Just a potshot, but have you tried np.loadtxt?

I find it pretty fast.

> 
> Here is the question:
> 
> The work of finding the separator is done in:
> 
> multiarray/ctors.c:  fromfile_skip_separator()
> 
> It looks like it wouldn't be too hard to add some code in there to look 
> for a newline, and consider that a valid separator. However, that would 
> break backward compatibility. So maybe a flag could be passed in, saying 
> you wanted to support newlines. The problem is that flag would have to 
> get passed all the way through to this function (and also for fromstring).
> 
> I also notice that it supports separators of arbitrary length, which I 
> wonder how useful that is.
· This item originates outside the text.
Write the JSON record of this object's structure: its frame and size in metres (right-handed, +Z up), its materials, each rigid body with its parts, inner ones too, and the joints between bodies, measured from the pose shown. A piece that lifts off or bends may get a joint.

But it also does odd things with spaces 
> embedded in the separator:
> 
> ", $ #" matches all of:  ",$#"   ", $#"  ",$ #"
> 
> Is it worth trying to fix that?
> 
> 
> In the longer term, it would be really nice to support comments as well, 
> tough that would require more of a re-factoring of the code, I think 
> (though maybe not -- I suppose a call to fromfile_skip_separator() could 
> look for a comment character, then if it found one, skip to where the 
> comment ends -- hmmm.
> 
> thanks for any feedback,
> 
> -Chris
> 
> 
> 
> 
> 
> 
>